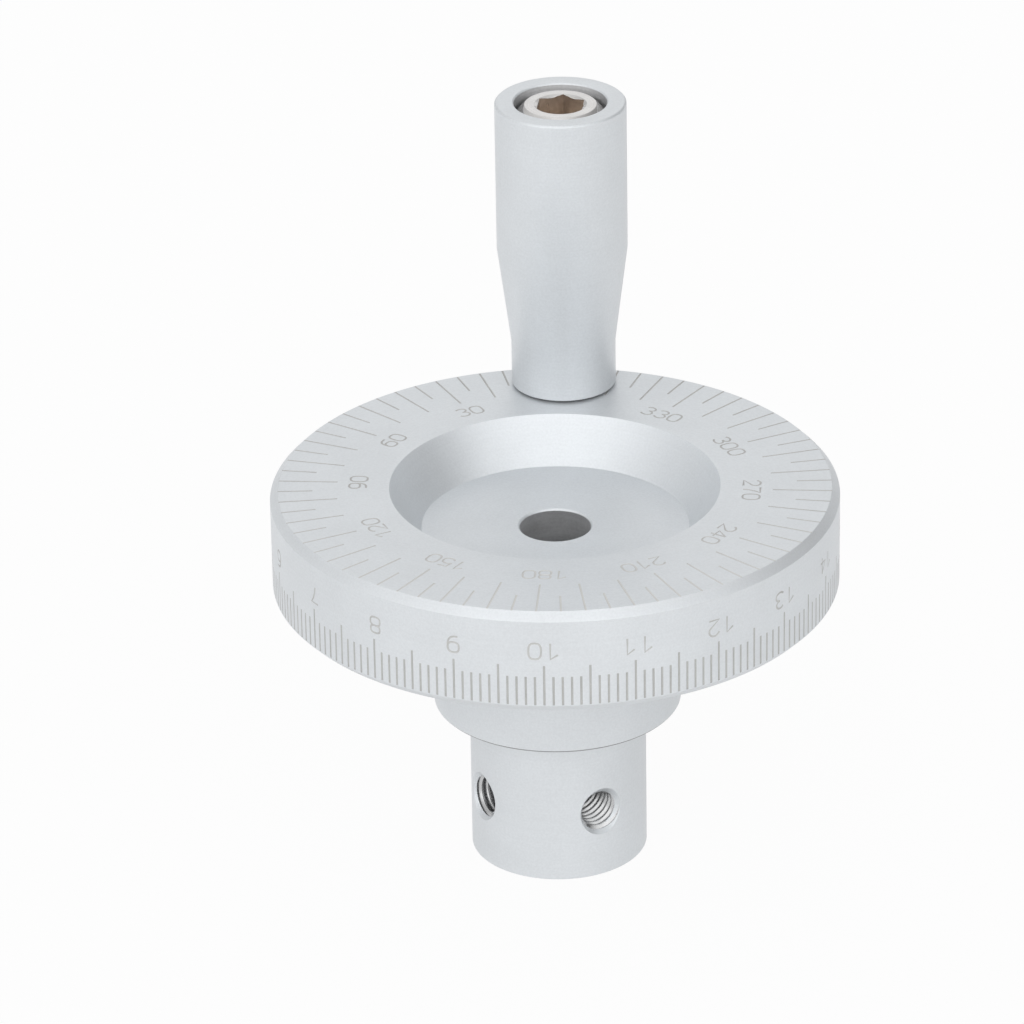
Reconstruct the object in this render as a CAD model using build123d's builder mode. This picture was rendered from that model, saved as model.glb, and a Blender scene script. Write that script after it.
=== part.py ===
from build123d import *
import os
from math import cos, radians, sin, tan

# Machine handwheel with a revolving grip, in millimetres.
# The origin is the centre of the shaft bore at the hub's lower end.
# +Z runs up the bore to the graduated face, and +Y points to the handle.

# Heights above the hub's lower end
face_z = 45.0
grip_top_z = 80.0

# Wheel: rim, boss and hub turned from one bar
wheel_dia = 63.7
rim_thickness = 12.0
rim_top_chamfer = 0.95
rim_bottom_chamfer = 0.6
boss_dia = 28.0
boss_length = 14.4
boss_chamfer = 0.3
hub_dia = 20.0
hub_chamfer = 0.3

# Dished recess in the wheel's face
dish_mouth_dia = 37.0
dish_floor_dia = 30.0
dish_depth = 5.0

# Bore for the machine's shaft
bore_dia = 8.0
bore_chamfer = 0.2

# Tapped holes for the set screws that lock the hub on its shaft, M5 thread
set_thread_dia = 5.0
set_mouth_dia = 5.8
set_mouth_angle = 90.0
set_height = 8.1
set_first_angle = -58.7
set_step_angle = -90.0
set_count = 2

# Cap screw that clamps the handle to the rim, M6 thread and 40 long
handle_inset = 4.65
screw_dia = 6.0
screw_length = 40.0
screw_tip_chamfer = 0.6
thread_gap = 0.05
head_dia = 10.0
head_height = 6.0
head_chamfer = 0.8
head_recess = 0.35
hex_across_flats = 5.0
hex_depth = 3.0
hex_mouth_dia = 6.0
hex_cone_angle = 120.0

# Distance sleeve that the screw clamps to the face, and the grip turns on
sleeve_dia = 8.0
sleeve_bore_gap = 0.1
sleeve_chamfer = 0.2

# Grip: a waisted sleeve with a pocket for the screw's head
grip_dia = 15.0
grip_foot_dia = 12.0
grip_straight_length = 17.8
grip_cone_length = 11.7
grip_top_chamfer = 0.2
grip_foot_chamfer = 0.2
pocket_dia = 10.6
pocket_chamfer = 0.15

# Plain bushes pressed into the ends of the grip's bore
bush_dia = 10.0
bush_length = 8.0
bush_chamfer = 0.25
bush_running_gap = 0.04
bush_inset = 0.3

# Thrust washer under the grip, and the grip's play along its axis
washer_dia = 11.0
washer_thickness = 0.2
washer_bore_gap = 0.1
foot_clearance = 0.05
head_clearance = 0.2

# Places that follow from the sizes above
handle_radius = wheel_dia / 2 - handle_inset
rim_bottom_z = face_z - rim_thickness
boss_bottom_z = rim_bottom_z - boss_length
dish_floor_z = face_z - dish_depth
head_top_z = grip_top_z - head_recess
head_seat_z = head_top_z - head_height
screw_tip_z = head_seat_z - screw_length
grip_foot_z = face_z + washer_thickness + foot_clearance
grip_shoulder_z = grip_top_z - grip_straight_length
grip_waist_z = grip_shoulder_z - grip_cone_length
pocket_floor_z = head_seat_z - head_clearance
lower_bush_z = grip_foot_z + bush_inset
upper_bush_z = pocket_floor_z - bush_length


def handle_plane(height):
    # Level plane on the handle's axis
    return Plane(origin=(0, handle_radius, height))


def set_screw_plane(index):
    # Plane on the hub's skin at a set screw, facing outwards
    angle = radians(set_first_angle + index * set_step_angle)
    outward = Vector(cos(angle), sin(angle), 0)
    return Plane(origin=outward * (hub_dia / 2) + Vector(0, 0, set_height), z_dir=outward)


# Section of the handle, with x as the radius and y as the height
handle_section = Plane(origin=(0, handle_radius, 0), x_dir=(1, 0, 0), z_dir=(0, -1, 0))
handle_axis = Axis((0, handle_radius, 0), (0, 0, 1))

# Wheel body, turned from its half section and then drilled
with BuildPart() as wheel_body:
    with BuildSketch(Plane.XZ):
        with BuildLine():
            Polyline(
                (bore_dia / 2, 0),
                (hub_dia / 2 - hub_chamfer, 0),
                (hub_dia / 2, hub_chamfer),
                (hub_dia / 2, boss_bottom_z),
                (boss_dia / 2 - boss_chamfer, boss_bottom_z),
                (boss_dia / 2, boss_bottom_z + boss_chamfer),
                (boss_dia / 2, rim_bottom_z),
                (wheel_dia / 2 - rim_bottom_chamfer, rim_bottom_z),
                (wheel_dia / 2, rim_bottom_z + rim_bottom_chamfer),
                (wheel_dia / 2, face_z - rim_top_chamfer),
                (wheel_dia / 2 - rim_top_chamfer, face_z),
                (dish_mouth_dia / 2, face_z),
                (dish_floor_dia / 2, dish_floor_z),
                (bore_dia / 2 + bore_chamfer, dish_floor_z),
                (bore_dia / 2, dish_floor_z - bore_chamfer),
                close=True,
            )
        make_face()
    revolve(axis=Axis.Z)
    # Tapped hole through the rim for the handle's screw
    with Locations(handle_plane(face_z)):
        Hole(radius=screw_dia / 2 + thread_gap, depth=rim_thickness)
    # Tapped holes from the hub's skin into the bore, with countersunk mouths
    with Locations(*[set_screw_plane(index) for index in range(set_count)]):
        CounterSinkHole(
            radius=set_thread_dia / 2,
            counter_sink_radius=set_mouth_dia / 2,
            depth=hub_dia / 2,
            counter_sink_angle=set_mouth_angle,
        )

# Thrust washer that the grip's foot turns on
with BuildPart() as thrust_washer:
    with BuildSketch(handle_plane(face_z)):
        Circle(washer_dia / 2)
        Circle(sleeve_dia / 2 + washer_bore_gap, mode=Mode.SUBTRACT)
    extrude(amount=washer_thickness)

# Distance sleeve between the wheel's face and the screw's head
with BuildPart() as distance_sleeve:
    with BuildSketch(handle_plane(face_z)):
        Circle(sleeve_dia / 2)
        Circle(screw_dia / 2 + sleeve_bore_gap, mode=Mode.SUBTRACT)
    extrude(amount=head_seat_z - face_z)
    sleeve_ends = distance_sleeve.faces().filter_by(Axis.Z)
    chamfer([end.outer_wire().edge() for end in sleeve_ends], length=sleeve_chamfer)

# Cap screw: shank and head turned in one, then the socket pressed into the head
with BuildPart() as handle_screw:
    with BuildSketch(handle_section):
        with BuildLine():
            Polyline(
                (0, screw_tip_z),
                (screw_dia / 2 - screw_tip_chamfer, screw_tip_z),
                (screw_dia / 2, screw_tip_z + screw_tip_chamfer),
                (screw_dia / 2, head_seat_z),
                (head_dia / 2, head_seat_z),
                (head_dia / 2, head_top_z - head_chamfer),
                (head_dia / 2 - head_chamfer, head_top_z),
                (0, head_top_z),
                close=True,
            )
        make_face()
    revolve(axis=handle_axis)
    # Hexagonal socket, with a corner towards the handle's side of the rim
    with BuildSketch(handle_plane(head_top_z)):
        RegularPolygon(hex_across_flats / 2, side_count=6, major_radius=False, rotation=30)
    extrude(amount=-hex_depth, mode=Mode.SUBTRACT)
    # Conical floor of the socket and the countersink round its mouth
    cone_slope = tan(radians(hex_cone_angle / 2))
    point_depth = hex_across_flats / 2 / cone_slope
    mouth_depth = hex_mouth_dia / 2 / cone_slope
    with BuildSketch(handle_section):
        with BuildLine():
            Polyline(
                (0, head_top_z - hex_depth),
                (0, head_top_z - hex_depth - point_depth),
                (hex_across_flats / 2, head_top_z - hex_depth),
                close=True,
            )
        make_face()
        with BuildLine():
            Polyline(
                (0, head_top_z),
                (0, head_top_z - mouth_depth),
                (hex_mouth_dia / 2, head_top_z),
                close=True,
            )
        make_face()
    revolve(axis=handle_axis, mode=Mode.SUBTRACT)

# Grip, turned from its half section round the bush bore and the head's pocket
with BuildPart() as handle_grip:
    with BuildSketch(handle_section):
        with BuildLine():
            Polyline(
                (bush_dia / 2, grip_foot_z),
                (grip_foot_dia / 2 - grip_foot_chamfer, grip_foot_z),
                (grip_foot_dia / 2, grip_foot_z + grip_foot_chamfer),
                (grip_foot_dia / 2, grip_waist_z),
                (grip_dia / 2, grip_shoulder_z),
                (grip_dia / 2, grip_top_z - grip_top_chamfer),
                (grip_dia / 2 - grip_top_chamfer, grip_top_z),
                (pocket_dia / 2 + pocket_chamfer, grip_top_z),
                (pocket_dia / 2, grip_top_z - pocket_chamfer),
                (pocket_dia / 2, pocket_floor_z),
                (bush_dia / 2, pocket_floor_z),
                close=True,
            )
        make_face()
    revolve(axis=handle_axis)


def plain_bush(bottom_z):
    # Thin bush pressed into the grip, running on the distance sleeve
    with BuildPart() as bush:
        with BuildSketch(handle_plane(bottom_z)):
            Circle(bush_dia / 2)
            Circle(sleeve_dia / 2 + bush_running_gap, mode=Mode.SUBTRACT)
        extrude(amount=bush_length)
        bush_ends = bush.faces().filter_by(Axis.Z)
        chamfer([end.outer_wire().edge() for end in bush_ends], length=bush_chamfer)
    return bush.part


lower_bush = plain_bush(lower_bush_z)
upper_bush = plain_bush(upper_bush_z)

wheel_body.part.label = "wheel_body"
thrust_washer.part.label = "thrust_washer"
distance_sleeve.part.label = "distance_sleeve"
handle_screw.part.label = "handle_screw"
handle_grip.part.label = "handle_grip"
lower_bush.label = "lower_bush"
upper_bush.label = "upper_bush"

os.makedirs("parts", exist_ok=True)
export_step(wheel_body.part, "parts/wheel_body.step")
export_step(thrust_washer.part, "parts/thrust_washer.step")
export_step(distance_sleeve.part, "parts/distance_sleeve.step")
export_step(handle_screw.part, "parts/handle_screw.step")
export_step(handle_grip.part, "parts/handle_grip.step")
export_step(lower_bush, "parts/lower_bush.step")
export_step(upper_bush, "parts/upper_bush.step")
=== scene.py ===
from math import ceil, copysign, cos, floor, pi, radians, sin, tan

import bmesh
import bpy
from mathutils import Matrix, Vector


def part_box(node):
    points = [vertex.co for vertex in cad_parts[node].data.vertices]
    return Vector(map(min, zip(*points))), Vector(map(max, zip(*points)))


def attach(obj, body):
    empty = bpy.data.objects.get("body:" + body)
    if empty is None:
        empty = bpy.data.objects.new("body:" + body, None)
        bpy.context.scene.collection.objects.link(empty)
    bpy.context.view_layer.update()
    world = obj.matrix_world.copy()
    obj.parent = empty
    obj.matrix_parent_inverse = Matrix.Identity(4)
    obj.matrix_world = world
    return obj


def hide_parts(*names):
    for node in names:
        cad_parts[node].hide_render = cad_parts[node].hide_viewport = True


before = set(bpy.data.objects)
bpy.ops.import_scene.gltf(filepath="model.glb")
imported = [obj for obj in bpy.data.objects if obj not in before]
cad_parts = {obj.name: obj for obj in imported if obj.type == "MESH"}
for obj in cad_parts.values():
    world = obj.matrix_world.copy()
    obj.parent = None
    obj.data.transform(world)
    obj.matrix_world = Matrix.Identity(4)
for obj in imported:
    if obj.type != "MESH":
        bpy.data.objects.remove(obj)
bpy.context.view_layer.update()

mm = 0.001
up = Vector((0, 0, 1))
scene = bpy.context.scene
wheelLow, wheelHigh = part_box("wheel_body")
gripLow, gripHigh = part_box("handle_grip")
screwLow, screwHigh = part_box("handle_screw")
handleAxis = (gripLow + gripHigh) / 2  # the grip turns about this upright line
handleAxis.z = 0


# Camera: where the photograph was taken from, in the part's own frame
camera = {
    "lookAt": (-4.755, -1.549, 42.32),  # mm, on the lens axis
    "distance": 698.51,  # mm
    "azimuth": 3.018,  # degrees to the right of the front
    "elevation": 26.237,
    "roll": -0.988,
    "lens": 219.863,
    "sensor": 36.0,
    "farthest": 20,  # metres
}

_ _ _

TASK OBJECTIVE: As listed above, the lines from the line with "lower_bush = plain_bush(lower_bush_z)" to the line with "if empty is" are to be echoed exactly, with both ends included and nothing added.

ANSWER TO THE PROBLEM:
lower_bush = plain_bush(lower_bush_z)
upper_bush = plain_bush(upper_bush_z)

wheel_body.part.label = "wheel_body"
thrust_washer.part.label = "thrust_washer"
distance_sleeve.part.label = "distance_sleeve"
handle_screw.part.label = "handle_screw"
handle_grip.part.label = "handle_grip"
lower_bush.label = "lower_bush"
upper_bush.label = "upper_bush"

os.makedirs("parts", exist_ok=True)
export_step(wheel_body.part, "parts/wheel_body.step")
export_step(thrust_washer.part, "parts/thrust_washer.step")
export_step(distance_sleeve.part, "parts/distance_sleeve.step")
export_step(handle_screw.part, "parts/handle_screw.step")
export_step(handle_grip.part, "parts/handle_grip.step")
export_step(lower_bush, "parts/lower_bush.step")
export_step(upper_bush, "parts/upper_bush.step")
=== scene.py ===
from math import ceil, copysign, cos, floor, pi, radians, sin, tan

import bmesh
import bpy
from mathutils import Matrix, Vector


def part_box(node):
    points = [vertex.co for vertex in cad_parts[node].data.vertices]
    return Vector(map(min, zip(*points))), Vector(map(max, zip(*points)))


def attach(obj, body):
    empty = bpy.data.objects.get("body:" + body)
    if empty is None:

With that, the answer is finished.